If this does not hold in general, then the follow-up question is in what generality it does hold? I believe that it holds in general and that the proof is a one-liner as above. Even if that's not the case, this has to hold in greater generality. Say, for compact subsets of $\mathbb R^d$ you could approximate the measures with finitely supported ones.
It's exactly the same thing, but you have to invoke a little bit of calculus of RN derivatives to justify. Let $Q$ denote the law of $X^*$, $Q_i$ the law of $X_i^*$, and $P_i$ the law of $X_i$. I'll denote the product measures as $(\otimes Q)$ and $P = (\otimes P).$ Note that $ r(x) = \frac{\mathrm{d} Q}{\mathrm{d}P}(x).$ Let $x_{-i}$ denote $(x_1, \dots, x_{i-1}, x_{i+1}, \dots, x_n)$. We have, by definition, that \begin{align*} Q_i(E) &= \int_E \int r(x) (\otimes_{j \neq i} P_j)(\mathrm{\mathrm{d}}x_{-i})P_i(\mathrm d x_i) \implies\\ r_i(x_i) &:= \frac{\mathrm{d}Q_i}{\mathrm{d}P_i}(x_i) = \int r(x)(\otimes_{j \neq i} P_j)(\mathrm{\mathrm{d}}x_{-i}). \end{align*}
But then note that $$ \frac{\mathrm{d}(\otimes Q_j)}{\mathrm{d}(\otimes P_j)}(x) = \prod r_i(x_i) =: \tilde{r}(x).$$
Now, $$ D(Q\|P) = \int r(x) \log r(x) P(\mathrm{d}x),$$ and $$ D((\otimes Q_j)\|(\otimes P_j)) = \int \tilde{r}(x) \log\tilde{r}(x) P(\mathrm{d}x) = \sum_i \int \tilde{r}(x) \log r_i(x_i) P(\mathrm{d}x)\\ \overset{a}= \sum_i \int r_i(x) \log r_i(x) P_i(\mathrm{d}x_i) \overset{b}= \sum_i \int r(x) \log r_i(x) P(\mathrm{d}x)\\ = \int r(x) \log \tilde{r}(x) P(\mathrm{d}x),$$ where $a$ is by marginalising, and $b$ is by noting that for each $i$, the $i$th marginal laws of $Q$ and $(\otimes Q_j)$ both agree, and we are repeatedly using that $P = (\otimes P_j)$.

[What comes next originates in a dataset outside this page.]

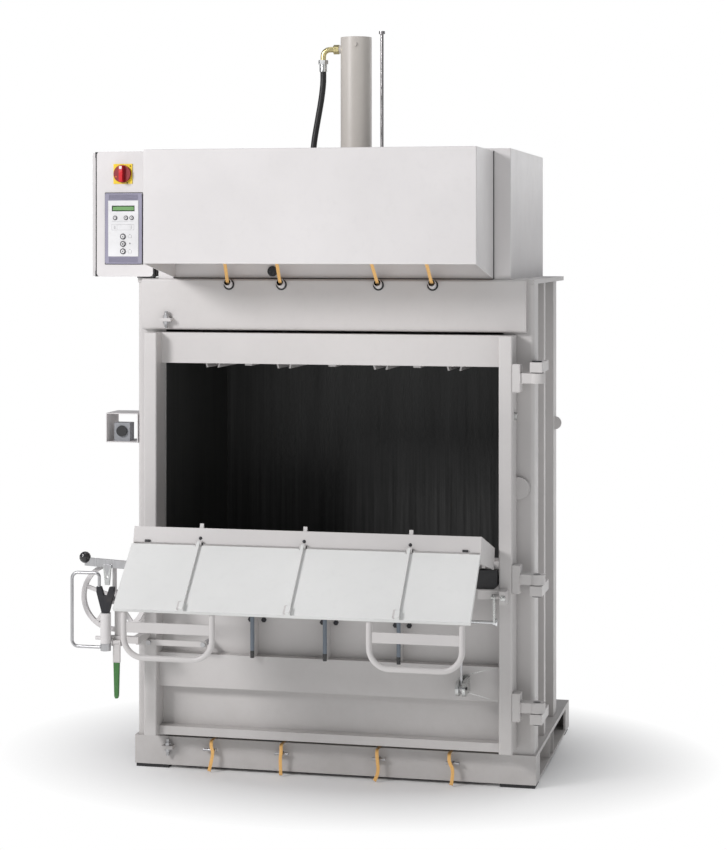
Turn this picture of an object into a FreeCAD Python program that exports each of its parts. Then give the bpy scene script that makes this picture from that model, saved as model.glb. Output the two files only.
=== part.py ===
"""Vertical recycling baler for pallet-size bales, with an open bi-fold loading flap.

Frame: X to the machine's right, Y from the operator into the machine, +Z up.
The origin is on the floor, right under the axis of the press cylinder. Millimetres.
Depths are written from the door's front plane, which lies at Y = door_face.
"""
import FreeCAD, Part
import math
import os
import re
import Sketcher

doc = FreeCAD.newDocument("RecyclingBaler")
Vector = FreeCAD.Vector
X_AXIS, Y_AXIS, Z_AXIS = Vector(1, 0, 0), Vector(0, 1, 0), Vector(0, 0, 1)

SIZES = {
    "whole machine": {
        "door_face": -486,
        "running_gap": 0.05,
        "sliding_gap": 0.3,
    },
    "base": {
        "base_width": 1424,
        "base_length": 892,
        "base_height": 100,
        "base_setback": 100,
        "base_wall": 8,
        "base_flange": 50,
        "base_beam": 100,
        "tube_across_place": 356,
        "tube_across_width": 94,
        "tube_across_wall": 6,
        "foot_height": 12,
        "foot_length": 120,
        "foot_width": 90,
        "foot_inset": 4,
        "deck_thick": 6,
        "floor_rail_height": 22,
        "floor_rail_wall": 4,
        "strap_slot_width": 34,
    },
    "press frame": {
        "opening_width": 1200,
        "frame_top": 1722,
        "side_plate": 8,
        "post_width": 97,
        "post_depth": 95,
        "post_wall": 6,
        "post_round": 14,
        "door_clearance": 5,
        "middle_rib_depth": 294,
        "middle_rib_length": 40,
        "middle_rib_width": 90,
        "rear_rib_depth": 594,
        "rear_rib_length": 80,
        "rear_rib_width": 84,
        "rib_wall": 5,
        "rear_plate": 8,
        "rear_bar_depth": 60,
        "rear_bar_width": 80,
        "rear_bar_spacing": 400,
        "top_plate_thick": 15,
        "lug_radius": 24,
        "lug_thick": 10,
        "lug_height": 1185,
    },
    "header": {
        "header_width": 1362,
        "header_bottom": 1543,
        "header_depth": 30,
        "header_wall": 5,
        "header_round": 9,
        "tube_height": 1702,
        "tube_outer": 28,
        "tube_bore": 23,
        "tube_length": 77,
        "tube_inside": 52,
        "tube_tilt": 70,
        "inner_strap_place": 172,
        "outer_tube_place": 361,
        "tube_ring": 38,
        "tube_ring_thick": 4,
    },
    "housing": {
        "housing_width": 1254,
        "housing_length": 792,
        "housing_top": 2168,
        "housing_sheet": 3,
        "housing_round": 4,
        "roof_hole": 124,
        "hose_hole": 34,
        "hose_roof_x": -162,
        "inlet_x": -420,
        "inlet_z": 1790,
        "inlet_bore": 25,
        "plug_height": 1748,
        "plug_side": -209,
        "plug_size": 36,
        "plug_rim": 5,
    },
    "hood": {
        "hood_width": 1134,
        "hood_depth": 340,
        "hood_top": 2160,
        "hood_lip": 1777,
        "hood_back": 1725,
        "hood_sheet": 3,
        "hood_fold": 4,
        "hood_return": 16,
    },
    "strap reels": {
        "reel_height": 1968,
        "reel_depth_y": -556,
        "roll_core": 160,
        "strap_roll": 262,
        "roll_width": 52,
        "axle_size": 25,
        "axle_block": 60,
        "axle_block_thick": 22,
    },
    "press cylinder": {
        "cylinder_size": 113,
        "cylinder_bore": 95,
        "cylinder_top": 2593,
        "cylinder_cap": 24,
        "flange_size": 190,
        "flange_thick": 30,
        "rod_size": 70,
        "piston_length": 60,
        "piston_height": 2470,
        "gland_height": 1781,
        "boss_size": 120,
        "boss_height": 46,
        "gauge_offset": 96,
        "gauge_size": 12,
        "gauge_top": 2614,
        "gauge_cap": 22,
        "gauge_cap_height": 10,
        "bush_size": 26,
        "bush_height": 18,
        "flange_bolt_circle": 154,
        "bolt_size": 16,
    },
    "platen": {
        "platen_bottom": 1440,
        "platen_height": 86,
        "platen_plate": 14,
        "platen_gap": 9,
        "platen_beam_wall": 6,
        "guide_drop": 30,
        "guide_spread": 34,
        "guide_thick": 6,
        "shoe_drop": 22,
        "shoe_width": 26,
        "outer_strap_place": 430,
        "shoe_place": 300,
    },
    "door": {
        "stile_width": 46,
        "door_depth": 105,
        "door_bottom": 135,
        "door_top": 1534,
        "door_wall": 5,
        "opening_sill": 778,
        "opening_height": 650,
        "top_rail_setback": 55,
        "sill_height": 40,
        "sill_setback": 20,
        "beam_bottom": 303,
        "beam_height": 117,
        "beam_setback": 35,
        "bottom_rail_height": 30,
        "bottom_rail_setback": 30,
        "skin_setback": 75,
        "skin_thick": 6,
        "liner_thick": 4,
        "rib_place": 257,
        "rib_thick": 8,
        "rib_setback": 16,
        "rib_bar": 14,
        "rib_cap_length": 25,
        "rib_bolt_height": 540,
        "stile_round": 6,
        "door_lug_height": 1016,
        "door_lug_radius": 38,
        "door_lug_reach": 45,
        "door_lug_thick": 12,
        "side_bolt_height": 1264,
    },
    "hinges": {
        "hinge_reach": 80,
        "hinge_setback": 26,
        "hinge_pin": 26,
        "hinge_eye": 28,
        "arm_height": 34,
        "lug_block_width": 40,
        "hinge_lug_front": 33,
        "bracket_width": 26,
        "bracket_height": 92,
        "bracket_depth": 58,
        "washer_gap": 3,
        "pin_head": 4,
        "top_arm_height": 1394,
        "middle_arm_height": 722,
        "low_arm_height": 294,
    },
    "flap": {
        "flap_width": 1176,
        "leaf_length": 275,
        "leaf_tilt": 15.6,
        "wing_foot": 24,
        "fold_tilt": 44.5,
        "leaf_sheet": 4,
        "flap_axis_setback": -10,
        "fold_drop": 6,
        "fold_reach": 15,
        "rail_height": 48,
        "wing_drop": 38,
        "nose_height": 16,
        "nose_length": 70,
        "nose_place": 355,
        "nose_width": 13,
        "outer_leaf_length": 271,
        "outer_lip": 14,
        "outer_rib_width": 10,
        "outer_rib_height": 10,
        "fold_cheek": 5,
        "end_block_length": 26,
        "end_block_width": 15,
        "end_block_height": 16,
        "flap_pin": 10,
        "flap_eye": 20,
        "knuckle_length": 50,
        "knuckle_place": 520,
    },
    "flap handles": {
        "grab_size": 19,
        "grab_inner": 259,
        "grab_outer": 558,
        "grab_drop": 184,
        "grab_bend": 66,
        "grab_back": 24,
        "grab_bar_height": 34,
        "grab_bar_thick": 6,
        "grab_bar_drop": 69,
    },
    "latch rod": {
        "latch_setback": -45,
        "latch_height": 668,
        "latch_drop": 84,
        "latch_rod": 11,
        "latch_arm": 8,
        "latch_arm_width": 22,
        "latch_arm_side": 590,
        "latch_block_side": 612,
        "latch_block_width": 22,
        "latch_pin": 12,
        "latch_block_height": 45,
        "latch_block_low": 645,
        "latch_block_depth": 60,
        "latch_plate_reach": 70,
        "latch_plate_thick": 8,
        "latch_plate_low": 657,
        "latch_plate_height": 31,
        "latch_plate_setback": -27,
        "pull_side": 482,
        "pull_foot_height": 360,
        "pull_size": 9,
        "pull_slot": 14,
        "clevis_gap": 12,
        "clevis_cheek": 10,
        "clevis_height": 52,
    },
    "door lock": {
        "lock_side": -735,
        "lock_setback": -140,
        "lock_tube": 36,
        "lock_shaft": 24,
        "lock_tube_bottom": 478,
        "lock_collar_height": 25,
        "lock_arm_height": 22,
        "lock_arm_depth": 26,
        "lock_arm_setback": -104,
        "lock_stud": 13,
        "lock_stud_height": 495,
        "lock_stud_reach": 18,
        "lock_plate_top": 585,
        "lock_tube_top": 581,
        "fork_top": 671,
        "fork_shoulder": 652,
        "fork_notch": 641,
        "fork_width": 62,
        "fork_thick": 16,
        "prong_foot": 12,
        "bow_side": -857,
        "bow_top": 716,
        "bow_bottom": 463,
        "bow_size": 11,
        "bow_bend": 22,
        "lock_plate": 12,
        "wheel_side": -722,
        "wheel_height": 628,
        "wheel_setback": -86,
        "wheel_radius": 119,
        "wheel_rim": 15,
        "wheel_rim_thick": 13,
        "wheel_hub": 44,
        "wheel_spoke": 13,
        "spindle_size": 20,
        "clamp_lug_reach": 35,
        "clamp_lug_height": 60,
        "ball_arm_side": -664,
        "ball_arm_height": 743,
        "ball_arm_setback": -115,
        "ball_arm_pin": 12,
        "ball_arm_hub": 30,
        "ball_arm_tilt": 3,
        "ball_arm_reach": 155,
        "ball_arm_width": 28,
        "ball_arm_thick": 8,
        "tongue_width": 30,
        "ball_size": 40,
        "ball_rise": 14,
        "grip_side": -699,
        "grip_axis_height": 480,
        "grip_setback": -130,
        "grip_width": 25,
        "grip_thick": 8,
        "grip_length": 187,
        "grip_sleeve": 118,
        "lock_bar_height": 462,
        "lock_bar_width": 20,
        "lock_bar_thick": 8,
        "lock_bar_end": -426,
    },
    "control cabinet": {
        "cabinet_side": -849,
        "cabinet_width": 208,
        "cabinet_bottom": 1728,
        "cabinet_height": 441,
        "cabinet_front": 84,
        "cabinet_depth": 150,
        "cabinet_lid": 22,
        "cabinet_seam": 3,
        "cabinet_wall": 3,
        "cabinet_round": 12,
        "backing_reach": 24,
        "switch_x": -751,
        "switch_z": 2090,
        "switch_plate": 70,
        "switch_size": 62,
        "switch_depth": 26,
        "panel_left": -816,
        "panel_width": 136,
        "panel_bottom": 1773,
        "panel_height": 249,
        "panel_thick": 6,
        "membrane_inset": 12,
        "membrane_foot": 26,
        "membrane_thick": 1.5,
        "screen_width": 84,
        "screen_height": 20,
        "screen_z": 1968,
        "small_key": 15,
        "large_key": 20,
        "key_height": 2.5,
        "small_key_z": 1935,
        "small_key_left": -778,
        "small_key_centre": -738,
        "small_key_right": -717,
        "large_key_z": 1843,
        "large_key_pitch": 26,
        "large_key_x": -749,
    },
    "push button": {
        "guard_inner": -705,
        "guard_outer": -824,
        "guard_depth": 126,
        "guard_bottom": 1140,
        "guard_height": 104,
        "guard_sheet": 3,
        "button_x": -772,
        "button_z": 1179,
        "button_box": 58,
        "button_box_depth": 46,
        "button_size": 38,
        "button_travel": 4,
    },
    "oil hose": {
        "hose_size": 22,
        "port_height": 2551,
        "port_reach": 6,
        "port_boss": 30,
        "port_nut": 21,
        "port_pipe": 20,
        "port_bend": 24,
        "ferrule_top": 2513,
        "ferrule_bottom": 2471,
        "hose_x": -123,
    },
    "strap ends": {
        "strap_width": 12,
        "strap_slack": 30,
        "strap_tail": 110,
        "strap_thick": 1.2,
        "cleat_height": 77,
        "cleat_size": 11,
        "cleat_length": 48,
        "cleat_reach": 20,
        "stop_side": -586,
        "stop_bolt": 12,
        "stop_bolt_length": 60,
        "header_stop_z": 1578,
        "base_stop_z": 78,
    },
    "power unit": {
        "tank_width": 420,
        "tank_length": 380,
        "tank_height": 240,
        "motor_size": 170,
        "motor_length": 260,
        "tank_place": 130,
        "motor_foot": 14,
        "valve_size": 110,
        "fitting_height": 20,
        "fitting_wall": 12,
    },
}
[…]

But now we can write that $$ D(Q\|P) - D((\otimes Q_j)\|P) = \int r(x) \log \frac{r(x)}{\tilde{r}(x)} P(\mathrm{d}x).$$ But note that if $ \mu \ll \nu \ll \mu,$ then $\frac{\mathrm{d}\mu}{\mathrm{d}\nu} \cdot \frac{\mathrm{d}\nu}{\mathrm{d}\mu} = 1.$ Using this, we can write $$ \int r(x) \log \frac{r(x)}{\tilde{r}(x)} (\otimes P_j)(\mathrm{d}x) = \int \frac{r(x)}{\tilde{r}(x)}\log \frac{r(x)}{\tilde{r}(x)} (\otimes Q_j)(\mathrm{d}x).$$ This is seen to equal $D(Q\|\otimes Q_j)$ upon observing that if $\mu \ll \lambda \ll \nu,$ then $ \frac{\mathrm{d} \mu}{\mathrm{d}\nu} = \frac{\mathrm{d}\mu}{\mathrm{d}\lambda} \cdot \frac{\mathrm{d}\lambda}{\mathrm{d}\nu}.$ Take $\mu = Q, \lambda = (\otimes P_j), \nu = (\otimes Q_j),$ and use our previous observation that $1/\tilde{r} = \mathrm{d}(\otimes P_j)/\mathrm{d}(\otimes Q_j)$
For this to formally work, you need $a,b$ to hold, and all the R-N derivatives to make sense. It should be enough to work in a Polish space (which is plenty general enough for most things).